Task to carry out: Copy each line in which the string "into" occurs.

_____

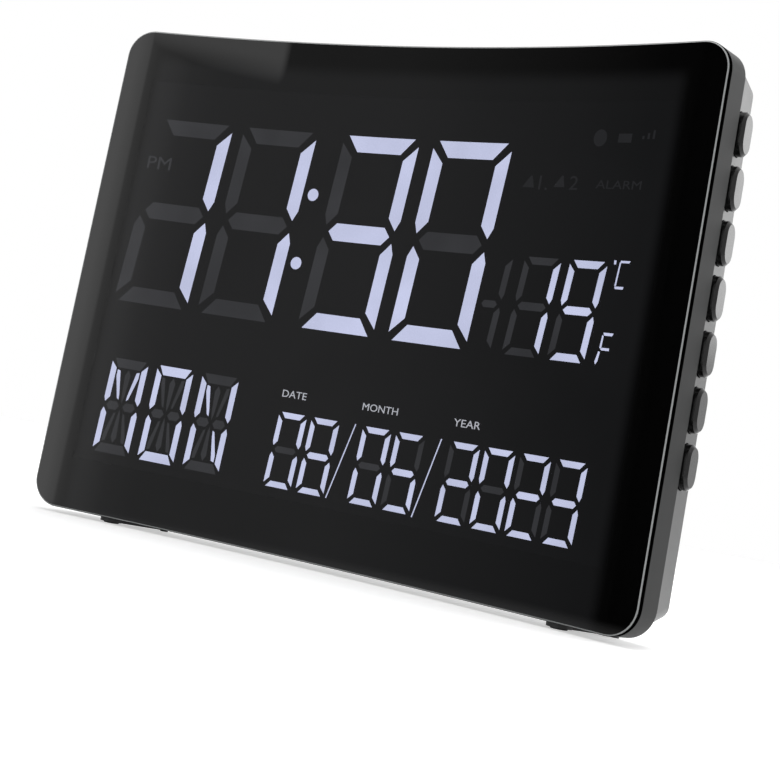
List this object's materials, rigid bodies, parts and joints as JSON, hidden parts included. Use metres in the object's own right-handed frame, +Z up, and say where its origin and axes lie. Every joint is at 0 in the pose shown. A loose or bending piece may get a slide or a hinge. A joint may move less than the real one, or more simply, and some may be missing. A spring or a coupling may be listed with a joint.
{
  "type": "digital desk clock",
  "caption": "Desk day clock with a curved dark screen over lit digits, push buttons down its right side, turning feet, a battery door and a power inlet.",
  "frame": {"origin": "on the table, under the middle of the clock's width and depth", "axes": "+X to the right as seen from the front, along the screen; +Y to the back; +Z up"},
  "size_m": [0.265, 0.0468, 0.2022],
  "materials": {
    "black_acrylic": "polished, dark tint",
    "foam_tape": "matt",
    "dark_grey_plastic": "satin",
    "satin_grey_plastic": "fine satin",
    "printed_film": "satin",
    "white_plastic": "matt",
    "led_plastic": "clear",
    "circuit_board": "solder mask",
    "chip_plastic": "matt",
    "bare_metal": "satin",
    "screw_steel": "zinc plated",
    "black_plastic": "matt",
    "pad_rubber": "matt",
    "cell_metal": "satin",
    "contact_metal": "plated",
    "cone_paper": "paper",
    "wire_plastic": "satin",
    "button_plastic": "gloss",
    "plunger_plastic": "matt"
  },
  "bodies": {
    "case": {"backup_cells": "cell_metal", "battery_contacts": "contact_metal", "battery_springs": "contact_metal", "board_capacitors": "bare_metal", "board_screws": "screw_steel", "button_board": "circuit_board", "button_ribbon": "wire_plastic", "case_screws": "screw_steel", "clock_crystal": "bare_metal", "controller_chip": "chip_plastic", "dc_jack": "chip_plastic", "dc_jack_pin": "contact_metal", "display_board": "circuit_board", "display_film": "printed_film", "driver_chips": "chip_plastic", "front_housing": "dark_grey_plastic", "front_lens": "black_acrylic", "lens_tape": "foam_tape", "light_box": "white_plastic", "rear_cover": "satin_grey_plastic", "segment_leds": "led_plastic", "speaker_cone": "cone_paper", "speaker_frame": "bare_metal", "speaker_gasket": "foam_tape", "speaker_leads": "wire_plastic", "speaker_magnet": "bare_metal", "tact_switches": "chip_plastic", "temperature_sensor": "chip_plastic"},
    "mode_key": {"mode_button": "button_plastic", "mode_plunger": "plunger_plastic"},
    "alarm_key": {"alarm_button": "button_plastic", "alarm_plunger": "plunger_plastic"},
    "up_key": {"up_button": "button_plastic", "up_plunger": "plunger_plastic"},
    "down_key": {"down_button": "button_plastic", "down_plunger": "plunger_plastic"},
    "set_key": {"set_button": "button_plastic", "set_plunger": "plunger_plastic"},
    "dimmer_key": {"dimmer_button": "button_plastic", "dimmer_plunger": "plunger_plastic"},
    "power_key": {"power_button": "button_plastic", "power_plunger": "plunger_plastic"},
    "left_swivel": {"left_foot": "black_plastic", "left_foot_pads": "pad_rubber", "left_foot_washer": "screw_steel", "left_foot_screw": "screw_steel"},
    "right_swivel": {"right_foot": "black_plastic", "right_foot_pads": "pad_rubber", "right_foot_washer": "screw_steel", "right_foot_screw": "screw_steel"},
    "door": {"battery_door": "satin_grey_plastic"}
  },
  "joints": [
    {"name": "mode_press", "type": "slide", "parent": "case", "child": "mode_key", "axis": [-1, 0, 0], "range_m": [0, 0.0008], "stiffness_N_per_m": 1200},
    {"name": "alarm_press", "type": "slide", "parent": "case", "child": "alarm_key", "axis": [-1, 0, 0], "range_m": [0, 0.0008], "stiffness_N_per_m": 1200},
    {"name": "up_press", "type": "slide", "parent": "case", "child": "up_key", "axis": [-1, 0, 0], "range_m": [0, 0.0008], "stiffness_N_per_m": 1200},
    {"name": "down_press", "type": "slide", "parent": "case", "child": "down_key", "axis": [-1, 0, 0], "range_m": [0, 0.0008], "stiffness_N_per_m": 1200},
    {"name": "set_press", "type": "slide", "parent": "case", "child": "set_key", "axis": [-1, 0, 0], "range_m": [0, 0.0008], "stiffness_N_per_m": 1200},
    {"name": "dimmer_press", "type": "slide", "parent": "case", "child": "dimmer_key", "axis": [-1, 0, 0], "range_m": [0, 0.0008], "stiffness_N_per_m": 1200},
    {"name": "power_press", "type": "slide", "parent": "case", "child": "power_key", "axis": [-1, 0, 0], "range_m": [0, 0.0008], "stiffness_N_per_m": 1200},
    {"name": "left_foot_turn", "type": "hinge", "parent": "case", "child": "left_swivel", "pos_m": [-0.09794, -0.00937, 0], "axis": [0, 0, 1], "range_deg": [-7, 83]},
    {"name": "right_foot_turn", "type": "hinge", "parent": "case", "child": "right_swivel", "pos_m": [0.09794, -0.00937, 0], "axis": [0, 0, 1], "range_deg": [-7, 83]},
    {"name": "door_slide", "type": "slide", "parent": "case", "child": "door", "axis": [0, 0, -1], "range_m": [0, 0.03]}
  ]
}
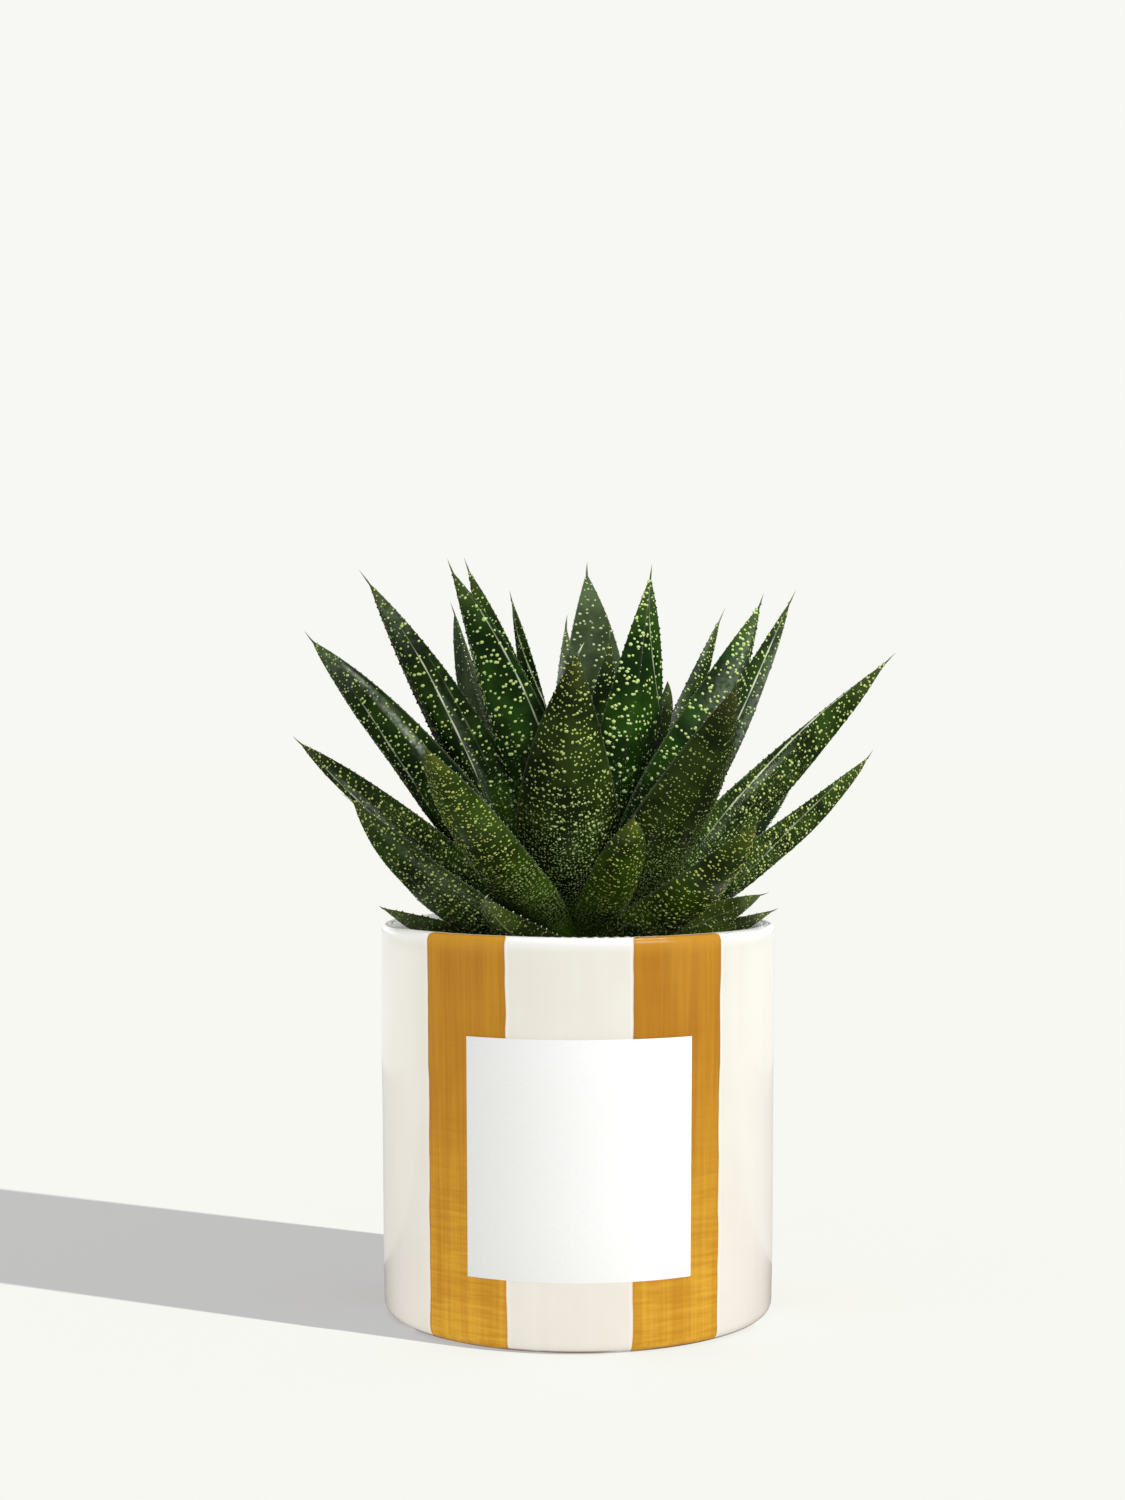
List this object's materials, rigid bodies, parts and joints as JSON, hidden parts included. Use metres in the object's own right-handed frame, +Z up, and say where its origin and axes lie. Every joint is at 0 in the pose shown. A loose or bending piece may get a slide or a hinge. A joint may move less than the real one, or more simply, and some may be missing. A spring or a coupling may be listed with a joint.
{
  "type": "gasteria in a pot",
  "caption": "Rosette of keeled, toothed and spotted succulent leaves on a short stem, in soil, in a straight glazed pot with vertical stripes and a blank paper label.",
  "frame": {"origin": "middle of the pot's flat underside", "axes": "+Z up, -Y the labelled front, +X to the right as seen from the front"},
  "size_m": [0.1835, 0.1531, 0.23],
  "materials": {
    "glaze": "gloss",
    "label_paper": "satin",
    "soil": "matte",
    "stem": "matte",
    "leaf_green": "satin"
  },
  "bodies": {
    "root": {"pot": "glaze", "label": "label_paper", "soil": "soil", "stem": "stem", "leaf_01": "leaf_green", "leaf_02": "leaf_green", "leaf_03": "leaf_green", "leaf_04": "leaf_green", "leaf_05": "leaf_green", "leaf_06": "leaf_green", "leaf_07": "leaf_green", "leaf_08": "leaf_green", "leaf_09": "leaf_green", "leaf_10": "leaf_green", "leaf_11": "leaf_green", "leaf_12": "leaf_green", "leaf_13": "leaf_green", "leaf_14": "leaf_green", "leaf_15": "leaf_green", "leaf_16": "leaf_green", "leaf_17": "leaf_green", "leaf_18": "leaf_green", "leaf_19": "leaf_green", "leaf_20": "leaf_green", "leaf_21": "leaf_green", "leaf_22": "leaf_green", "leaf_23": "leaf_green", "leaf_24": "leaf_green", "leaf_25": "leaf_green", "leaf_26": "leaf_green", "leaf_27": "leaf_green", "leaf_28": "leaf_green", "leaf_29": "leaf_green", "leaf_30": "leaf_green", "leaf_31": "leaf_green", "leaf_32": "leaf_green", "leaf_33": "leaf_green", "leaf_34": "leaf_green", "leaf_35": "leaf_green", "leaf_36": "leaf_green", "leaf_37": "leaf_green", "leaf_38": "leaf_green", "leaf_39": "leaf_green", "leaf_40": "leaf_green"}
  },
  "joints": []
}
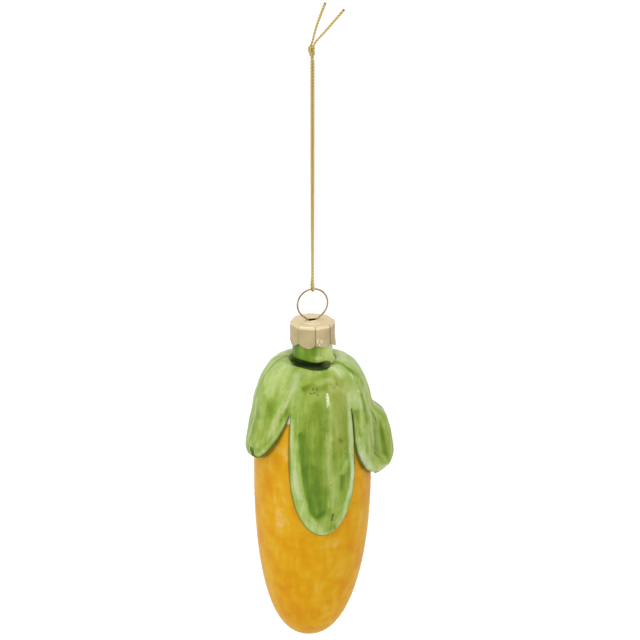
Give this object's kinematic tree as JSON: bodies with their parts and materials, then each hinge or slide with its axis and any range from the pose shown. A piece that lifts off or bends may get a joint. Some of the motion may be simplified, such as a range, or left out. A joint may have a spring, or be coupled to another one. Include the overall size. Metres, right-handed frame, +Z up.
{
  "type": "glass corn cob ornament",
  "caption": "Hanging glass ornament shaped as an ear of corn with green husk leaves, a fluted gold cap with a wire ring, and a knotted loop of thin gold cord.",
  "frame": {"origin": "the place inside the top of the cord's loop, just under its knot, where it is hung up", "axes": "+Z up along the hanging cord, the front of the ornament facing -Y, +X to the right seen from the front"},
  "size_m": [0.0529, 0.0472, 0.2423],
  "materials": {
    "gold_cord": "twisted metallic gold thread, half gloss",
    "wire": "thin gold-coloured wire, gloss",
    "cap_foil": "thin champagne-gold foil, satin, pressed into flutes",
    "corn_glass": "golden painted glass, satin, faint kernels in low relief",
    "husk_glass": "glossy glass painted green in lengthwise streaks, translucent at the neck"
  },
  "bodies": {
    "cord_loop": {"cord_strand_back": "gold_cord", "cord_strand_front": "gold_cord", "cord_bight": "gold_cord", "cord_knot": "gold_cord", "cord_tail_left": "gold_cord", "cord_tail_right": "gold_cord"},
    "hanger": {"hanger_wire": "wire"},
    "cap_unit": {"cap": "cap_foil"},
    "glass_cob": {"glass_body": "corn_glass", "front_leaf": "husk_glass", "left_leaf": "husk_glass", "left_rear_leaf": "husk_glass", "back_leaf": "husk_glass", "right_rear_leaf": "husk_glass", "right_leaf": "husk_glass"}
  },
  "joints": [
    {"name": "hanger_swing", "type": "hinge", "parent": "cord_loop", "child": "hanger", "pos_m": [0, 0, -0.08825], "axis": [0.9563, 0.2924, 0], "range_deg": [-80, 80]},
    {"name": "cap_swivel", "type": "hinge", "parent": "hanger", "child": "cap_unit", "pos_m": [0, 0, -0.10025], "axis": [0, 0, 1], "continuous": true},
    {"name": "glass_pull_off", "type": "slide", "parent": "cap_unit", "child": "glass_cob", "axis": [0, 0, -1], "range_m": [0, 0.025]}
  ]
}
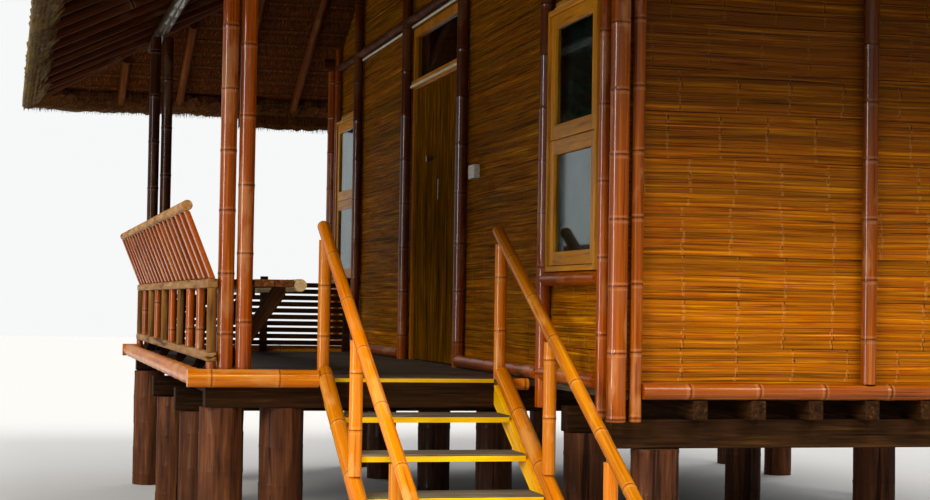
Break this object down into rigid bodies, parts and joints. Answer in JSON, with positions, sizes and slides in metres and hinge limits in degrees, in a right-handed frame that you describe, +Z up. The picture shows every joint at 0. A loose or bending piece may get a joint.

_____

The reply:
    "cap_foil": "thin champagne-gold foil, satin, pressed into flutes",
Break this object down into rigid bodies, parts and joints. Answer in JSON, with positions, sizes and slides in metres and hinge limits in degrees, in a right-handed frame that you describe, +Z up. The picture shows every joint at 0. A loose or bending piece may get a joint.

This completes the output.